OBJECTIVE>
Reproduce the full listing that appears beneath this instruction exactly.

DATASET EXCERPT>
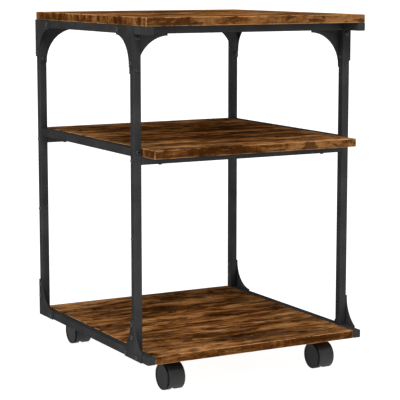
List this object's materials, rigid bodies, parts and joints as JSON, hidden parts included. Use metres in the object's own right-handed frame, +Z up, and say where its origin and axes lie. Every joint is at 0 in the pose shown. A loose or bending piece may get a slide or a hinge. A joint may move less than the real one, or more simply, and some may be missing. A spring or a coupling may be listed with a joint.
{
  "type": "mobile printer stand",
  "caption": "Mobile printer stand with oak-look boards on a black square-tube frame with arched corner plates, on swivel twin-wheel casters.",
  "frame": {"origin": "on the floor, under the middle of the stand's footprint", "axes": "+X to the right seen from the front, +Y to the back (the posts are set back from the front edge), +Z up"},
  "size_m": [0.4592, 0.4826, 0.665],
  "materials": {
    "smoked_oak": "smoked oak laminate with dark grain streaks, satin",
    "black_steel": "matte black powder coat",
    "black_cap_plastic": "fine-textured black plastic",
    "black_fasteners": "black-plated steel",
    "zinc_steel": "bright zinc-plated steel",
    "caster_plastic": "moulded black nylon, slight sheen"
  },
  "bodies": {
    "frame": {"top_board": "smoked_oak", "middle_board": "smoked_oak", "bottom_board": "smoked_oak", "left_top_rail": "black_steel", "left_middle_rail": "black_steel", "left_bottom_rail": "black_steel", "right_top_rail": "black_steel", "right_middle_rail": "black_steel", "right_bottom_rail": "black_steel", "front_top_crossbar": "black_steel", "front_middle_crossbar": "black_steel", "rear_top_crossbar": "black_steel", "rear_middle_crossbar": "black_steel", "front_left_upper_post": "black_steel", "front_left_lower_post": "black_steel", "front_right_upper_post": "black_steel", "front_right_lower_post": "black_steel", "rear_left_upper_post": "black_steel", "rear_left_lower_post": "black_steel", "rear_right_upper_post": "black_steel", "rear_right_lower_post": "black_steel", "front_left_top_side_gusset": "black_steel", "front_left_top_cross_gusset": "black_steel", "front_left_bottom_gusset": "black_steel", "front_right_top_side_gusset": "black_steel", "front_right_top_cross_gusset": "black_steel", "front_right_bottom_gusset": "black_steel", "rear_left_top_side_gusset": "black_steel", "rear_left_top_cross_gusset": "black_steel", "rear_left_bottom_gusset": "black_steel", "rear_right_top_side_gusset": "black_steel", "rear_right_top_cross_gusset": "black_steel", "rear_right_bottom_gusset": "black_steel", "rail_end_caps": "black_cap_plastic", "frame_bolts": "black_fasteners", "board_screws": "black_fasteners", "post_sleeves": "zinc_steel", "caster_kingpins": "zinc_steel", "caster_screws": "zinc_steel", "front_left_caster_plate": "zinc_steel", "front_right_caster_plate": "zinc_steel", "rear_left_caster_plate": "zinc_steel", "rear_right_caster_plate": "zinc_steel"},
    "front_left_caster": {"front_left_caster_hood": "caster_plastic", "front_left_caster_axle": "zinc_steel"},
    "front_left_caster_left_wheel": {"front_left_caster_left_wheel": "caster_plastic"},
    "front_left_caster_right_wheel": {"front_left_caster_right_wheel": "caster_plastic"},
    "front_right_caster": {"front_right_caster_hood": "caster_plastic", "front_right_caster_axle": "zinc_steel"},
    "front_right_caster_left_wheel": {"front_right_caster_left_wheel": "caster_plastic"},
    "front_right_caster_right_wheel": {"front_right_caster_right_wheel": "caster_plastic"},
    "rear_left_caster": {"rear_left_caster_hood": "caster_plastic", "rear_left_caster_axle": "zinc_steel"},
    "rear_left_caster_left_wheel": {"rear_left_caster_left_wheel": "caster_plastic"},
    "rear_left_caster_right_wheel": {"rear_left_caster_right_wheel": "caster_plastic"},
    "rear_right_caster": {"rear_right_caster_hood": "caster_plastic", "rear_right_caster_axle": "zinc_steel"},
    "rear_right_caster_left_wheel": {"rear_right_caster_left_wheel": "caster_plastic"},
    "rear_right_caster_right_wheel": {"rear_right_caster_right_wheel": "caster_plastic"}
  },
  "joints": [
    {"name": "front_left_swivel", "type": "hinge", "parent": "frame", "child": "front_left_caster", "pos_m": [-0.159, -0.181, 0.059], "axis": [0, 0, 1], "continuous": true},
    {"name": "front_left_left_wheel_spin", "type": "hinge", "parent": "front_left_caster", "child": "front_left_caster_left_wheel", "pos_m": [-0.17, -0.199, 0.0245], "axis": [1, 0, 0], "continuous": true},
    {"name": "front_left_right_wheel_spin", "type": "hinge", "parent": "front_left_caster", "child": "front_left_caster_right_wheel", "pos_m": [-0.148, -0.199, 0.0245], "axis": [1, 0, 0], "continuous": true},
    {"name": "front_right_swivel", "type": "hinge", "parent": "frame", "child": "front_right_caster", "pos_m": [0.159, -0.181, 0.059], "axis": [0, 0, 1], "continuous": true},
    {"name": "front_right_left_wheel_spin", "type": "hinge", "parent": "front_right_caster", "child": "front_right_caster_left_wheel", "pos_m": [0.148, -0.199, 0.0245], "axis": [1, 0, 0], "continuous": true},
    {"name": "front_right_right_wheel_spin", "type": "hinge", "parent": "front_right_caster", "child": "front_right_caster_right_wheel", "pos_m": [0.17, -0.199, 0.0245], "axis": [1, 0, 0], "continuous": true},
    {"name": "rear_left_swivel", "type": "hinge", "parent": "frame", "child": "rear_left_caster", "pos_m": [-0.159, 0.219, 0.059], "axis": [0, 0, 1], "continuous": true},
    {"name": "rear_left_left_wheel_spin", "type": "hinge", "parent": "rear_left_caster", "child": "rear_left_caster_left_wheel", "pos_m": [-0.17, 0.201, 0.0245], "axis": [1, 0, 0], "continuous": true},
    {"name": "rear_left_right_wheel_spin", "type": "hinge", "parent": "rear_left_caster", "child": "rear_left_caster_right_wheel", "pos_m": [-0.148, 0.201, 0.0245], "axis": [1, 0, 0], "continuous": true},
    {"name": "rear_right_swivel", "type": "hinge", "parent": "frame", "child": "rear_right_caster", "pos_m": [0.159, 0.219, 0.059], "axis": [0, 0, 1], "continuous": true},
    {"name": "rear_right_left_wheel_spin", "type": "hinge", "parent": "rear_right_caster", "child": "rear_right_caster_left_wheel", "pos_m": [0.148, 0.201, 0.0245], "axis": [1, 0, 0], "continuous": true},
    {"name": "rear_right_right_wheel_spin", "type": "hinge", "parent": "rear_right_caster", "child": "rear_right_caster_right_wheel", "pos_m": [0.17, 0.201, 0.0245], "axis": [1, 0, 0], "continuous": true}
  ]
}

FULL OUTPUT>
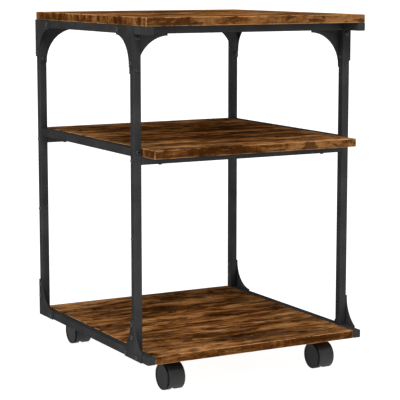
List this object's materials, rigid bodies, parts and joints as JSON, hidden parts included. Use metres in the object's own right-handed frame, +Z up, and say where its origin and axes lie. Every joint is at 0 in the pose shown. A loose or bending piece may get a slide or a hinge. A joint may move less than the real one, or more simply, and some may be missing. A spring or a coupling may be listed with a joint.
{
  "type": "mobile printer stand",
  "caption": "Mobile printer stand with oak-look boards on a black square-tube frame with arched corner plates, on swivel twin-wheel casters.",
  "frame": {"origin": "on the floor, under the middle of the stand's footprint", "axes": "+X to the right seen from the front, +Y to the back (the posts are set back from the front edge), +Z up"},
  "size_m": [0.4592, 0.4826, 0.665],
  "materials": {
    "smoked_oak": "smoked oak laminate with dark grain streaks, satin",
    "black_steel": "matte black powder coat",
    "black_cap_plastic": "fine-textured black plastic",
    "black_fasteners": "black-plated steel",
    "zinc_steel": "bright zinc-plated steel",
    "caster_plastic": "moulded black nylon, slight sheen"
  },
  "bodies": {
    "frame": {"top_board": "smoked_oak", "middle_board": "smoked_oak", "bottom_board": "smoked_oak", "left_top_rail": "black_steel", "left_middle_rail": "black_steel", "left_bottom_rail": "black_steel", "right_top_rail": "black_steel", "right_middle_rail": "black_steel", "right_bottom_rail": "black_steel", "front_top_crossbar": "black_steel", "front_middle_crossbar": "black_steel", "rear_top_crossbar": "black_steel", "rear_middle_crossbar": "black_steel", "front_left_upper_post": "black_steel", "front_left_lower_post": "black_steel", "front_right_upper_post": "black_steel", "front_right_lower_post": "black_steel", "rear_left_upper_post": "black_steel", "rear_left_lower_post": "black_steel", "rear_right_upper_post": "black_steel", "rear_right_lower_post": "black_steel", "front_left_top_side_gusset": "black_steel", "front_left_top_cross_gusset": "black_steel", "front_left_bottom_gusset": "black_steel", "front_right_top_side_gusset": "black_steel", "front_right_top_cross_gusset": "black_steel", "front_right_bottom_gusset": "black_steel", "rear_left_top_side_gusset": "black_steel", "rear_left_top_cross_gusset": "black_steel", "rear_left_bottom_gusset": "black_steel", "rear_right_top_side_gusset": "black_steel", "rear_right_top_cross_gusset": "black_steel", "rear_right_bottom_gusset": "black_steel", "rail_end_caps": "black_cap_plastic", "frame_bolts": "black_fasteners", "board_screws": "black_fasteners", "post_sleeves": "zinc_steel", "caster_kingpins": "zinc_steel", "caster_screws": "zinc_steel", "front_left_caster_plate": "zinc_steel", "front_right_caster_plate": "zinc_steel", "rear_left_caster_plate": "zinc_steel", "rear_right_caster_plate": "zinc_steel"},
    "front_left_caster": {"front_left_caster_hood": "caster_plastic", "front_left_caster_axle": "zinc_steel"},
    "front_left_caster_left_wheel": {"front_left_caster_left_wheel": "caster_plastic"},
    "front_left_caster_right_wheel": {"front_left_caster_right_wheel": "caster_plastic"},
    "front_right_caster": {"front_right_caster_hood": "caster_plastic", "front_right_caster_axle": "zinc_steel"},
    "front_right_caster_left_wheel": {"front_right_caster_left_wheel": "caster_plastic"},
    "front_right_caster_right_wheel": {"front_right_caster_right_wheel": "caster_plastic"},
    "rear_left_caster": {"rear_left_caster_hood": "caster_plastic", "rear_left_caster_axle": "zinc_steel"},
    "rear_left_caster_left_wheel": {"rear_left_caster_left_wheel": "caster_plastic"},
    "rear_left_caster_right_wheel": {"rear_left_caster_right_wheel": "caster_plastic"},
    "rear_right_caster": {"rear_right_caster_hood": "caster_plastic", "rear_right_caster_axle": "zinc_steel"},
    "rear_right_caster_left_wheel": {"rear_right_caster_left_wheel": "caster_plastic"},
    "rear_right_caster_right_wheel": {"rear_right_caster_right_wheel": "caster_plastic"}
  },
  "joints": [
    {"name": "front_left_swivel", "type": "hinge", "parent": "frame", "child": "front_left_caster", "pos_m": [-0.159, -0.181, 0.059], "axis": [0, 0, 1], "continuous": true},
    {"name": "front_left_left_wheel_spin", "type": "hinge", "parent": "front_left_caster", "child": "front_left_caster_left_wheel", "pos_m": [-0.17, -0.199, 0.0245], "axis": [1, 0, 0], "continuous": true},
    {"name": "front_left_right_wheel_spin", "type": "hinge", "parent": "front_left_caster", "child": "front_left_caster_right_wheel", "pos_m": [-0.148, -0.199, 0.0245], "axis": [1, 0, 0], "continuous": true},
    {"name": "front_right_swivel", "type": "hinge", "parent": "frame", "child": "front_right_caster", "pos_m": [0.159, -0.181, 0.059], "axis": [0, 0, 1], "continuous": true},
    {"name": "front_right_left_wheel_spin", "type": "hinge", "parent": "front_right_caster", "child": "front_right_caster_left_wheel", "pos_m": [0.148, -0.199, 0.0245], "axis": [1, 0, 0], "continuous": true},
    {"name": "front_right_right_wheel_spin", "type": "hinge", "parent": "front_right_caster", "child": "front_right_caster_right_wheel", "pos_m": [0.17, -0.199, 0.0245], "axis": [1, 0, 0], "continuous": true},
    {"name": "rear_left_swivel", "type": "hinge", "parent": "frame", "child": "rear_left_caster", "pos_m": [-0.159, 0.219, 0.059], "axis": [0, 0, 1], "continuous": true},
    {"name": "rear_left_left_wheel_spin", "type": "hinge", "parent": "rear_left_caster", "child": "rear_left_caster_left_wheel", "pos_m": [-0.17, 0.201, 0.0245], "axis": [1, 0, 0], "continuous": true},
    {"name": "rear_left_right_wheel_spin", "type": "hinge", "parent": "rear_left_caster", "child": "rear_left_caster_right_wheel", "pos_m": [-0.148, 0.201, 0.0245], "axis": [1, 0, 0], "continuous": true},
    {"name": "rear_right_swivel", "type": "hinge", "parent": "frame", "child": "rear_right_caster", "pos_m": [0.159, 0.219, 0.059], "axis": [0, 0, 1], "continuous": true},
    {"name": "rear_right_left_wheel_spin", "type": "hinge", "parent": "rear_right_caster", "child": "rear_right_caster_left_wheel", "pos_m": [0.148, 0.201, 0.0245], "axis": [1, 0, 0], "continuous": true},
    {"name": "rear_right_right_wheel_spin", "type": "hinge", "parent": "rear_right_caster", "child": "rear_right_caster_right_wheel", "pos_m": [0.17, 0.201, 0.0245], "axis": [1, 0, 0], "continuous": true}
  ]
}